Outro desafio para a população etíope é a duplicação dos preços dos transportes públicos devido ao aumento do custo de um litro de combustível em até oito birr (0,063 dólares).

Sobre o assunto, o ministro das Finanças, Ahmed Shide, especificou que o objectivo principal da política de reforma fiscal é aumentar substancialmente a relação entre os impostos e o produto interno bruto (PIB). Até Dezembro passado, este rácio situava-se 6,8 por cento abaixo do mínimo recomendado pelo Fundo Monetário Internacional de 15 por cento.

De acordo com a Estratégia Nacional de Rendimento a Médio Prazo, publicada por aquele Ministério de Estado em Agosto de 2024, o governo etíope pretende aumentar o rácio entre impostos e PIB para 30 por cento até ao final de 2028 através da adopção de várias reformas políticas.

“Espera-se que o programa de reforma fiscal desempenhe um papel crucial na redução significativa do peso da dívida do país, mantendo ao mesmo tempo a sua trajectória de crescimento”, disse Ahmed.

IMPACTO SOCIAL NEGATIVO, ALERTA DO ESPECIALISTA

A este respeito, o consultor da Comissão Económica das Nações Unidas para África, Henok Fasil, concorda que o aumento destas receitas pode, de facto, apoiar o crescimento económico através do financiamento de serviços públicos e infra-estruturas essenciais.

No entanto, Fasil sublinhou que o sucesso destas medidas depende da sua concepção cuidadosa e da sua implementação eficaz.

“Se as estratégias de aumento de rendimento afectarem desproporcionalmente as famílias de baixos rendimentos, como revelam medidas recentes, podem prejudicar o crescimento económico ao reduzir o rendimento disponível e o consumo”, disse ele.

Portanto, continuou ele, embora o aumento do rendimento seja importante, deve ser equilibrado com políticas equitativas para evitar efeitos adversos na economia.

Enfatizou ainda que o aumento de impostos e taxas pode forçar as famílias de baixos rendimentos a tomar decisões difíceis entre necessidades essenciais, como alimentação, habitação e cuidados de saúde.

“Esta pressão financeira pode reduzir o acesso aos serviços necessários, o que afecta negativamente a qualidade de vida e perpetua ciclos de pobreza”, argumentou.

Na sua opinião, as tentativas do governo de aumentar as receitas apenas pioraram a situação, privando os cidadãos comuns dos seus meios de subsistência.
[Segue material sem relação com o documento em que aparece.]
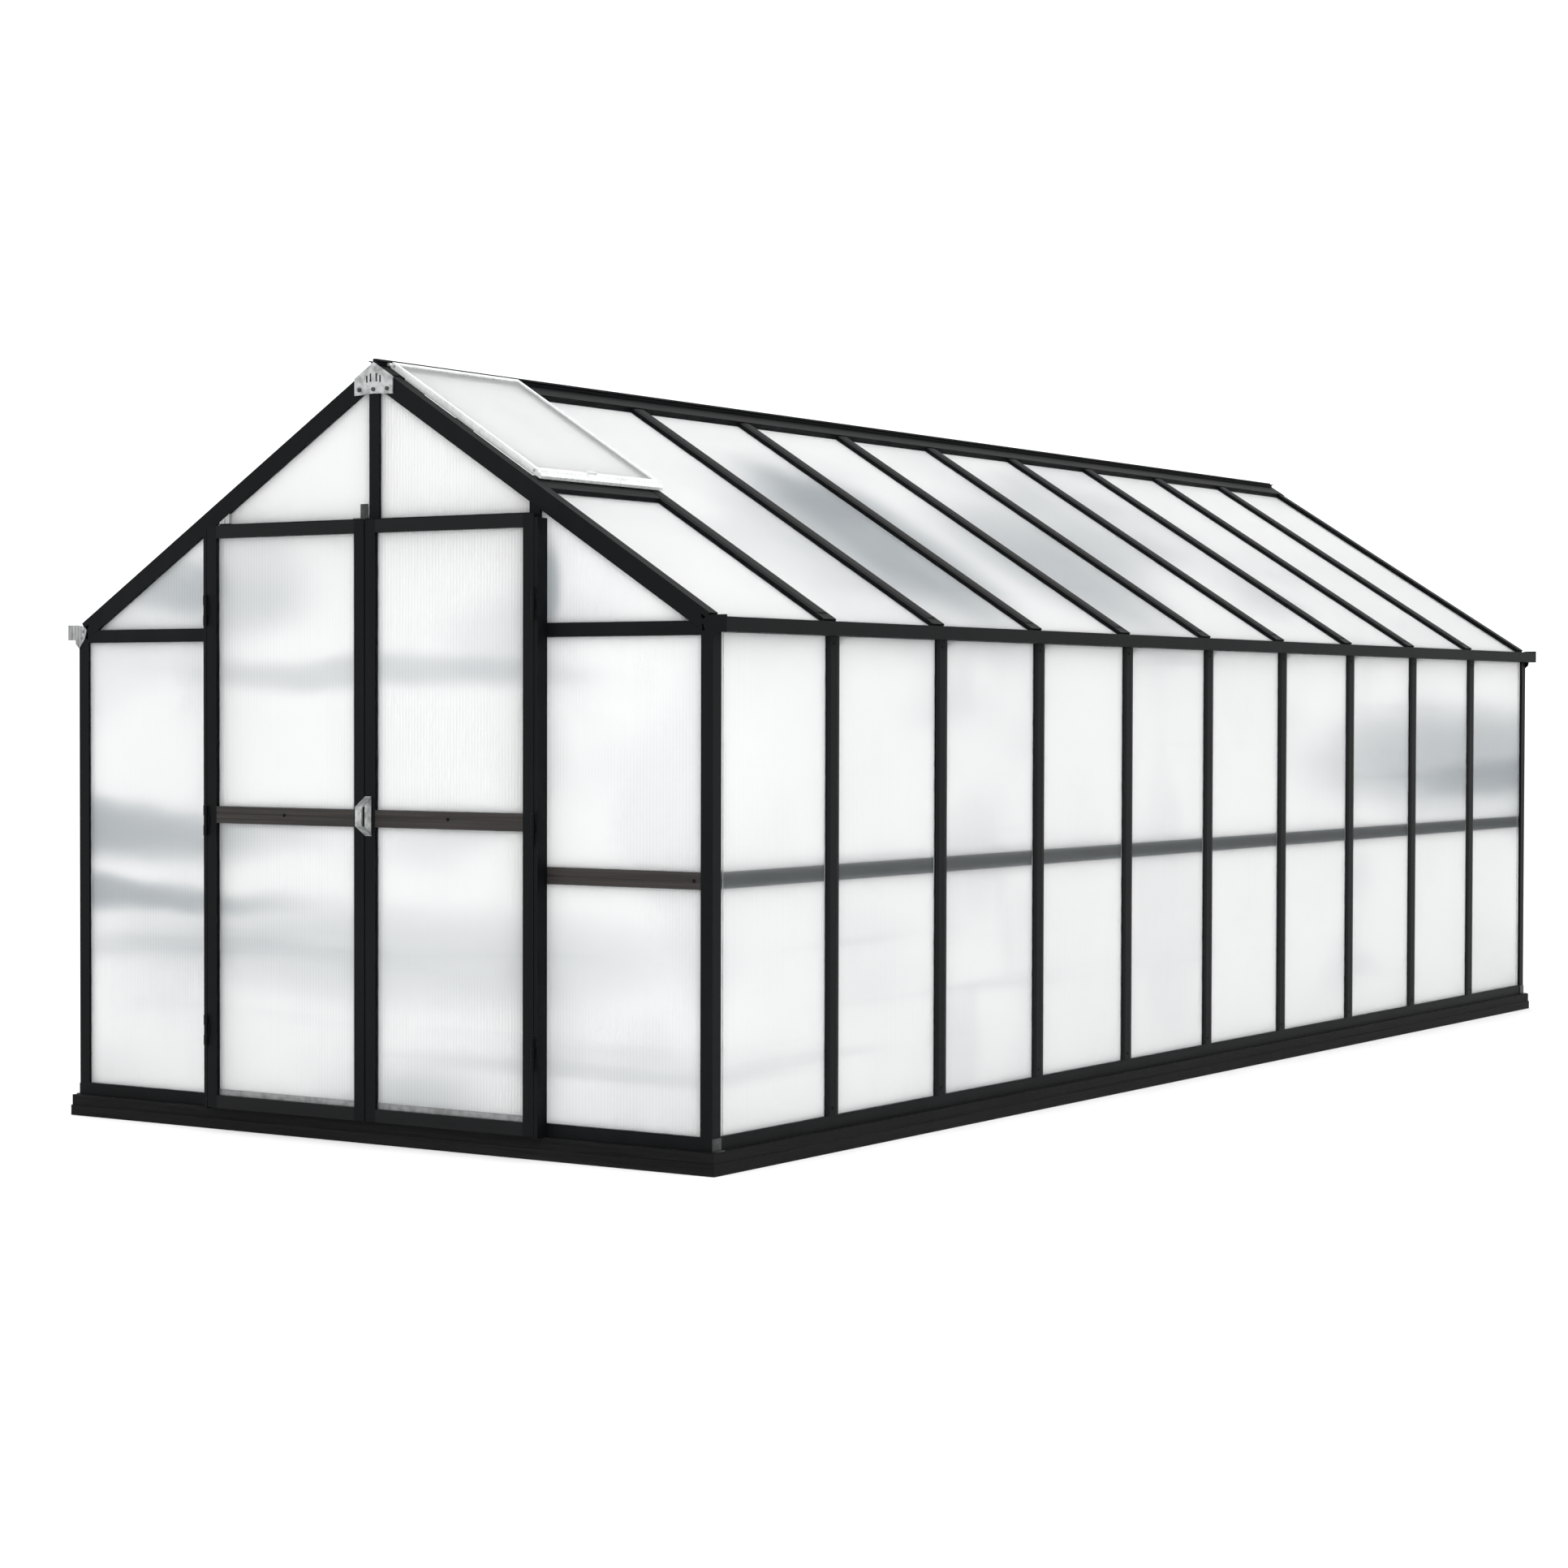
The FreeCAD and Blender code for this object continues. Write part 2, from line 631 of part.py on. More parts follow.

Merid Tullu, macroeconomista que trabalha actualmente no sector privado, explicou que a legislação fiscal revista, que aumenta os impostos sobre o rendimento, as vendas ou o IVA, impõe um encargo financeiro desproporcional às famílias com rendimentos mais baixos.

“Uma vez que estas famílias gastam uma parte significativa do seu rendimento em necessidades básicas, qualquer aumento nos impostos sobre o consumo aumenta substancialmente o seu custo de vida. Isto, por sua vez, pode gerar descontentamento público e, em casos extremos, instabilidade política”, alertou.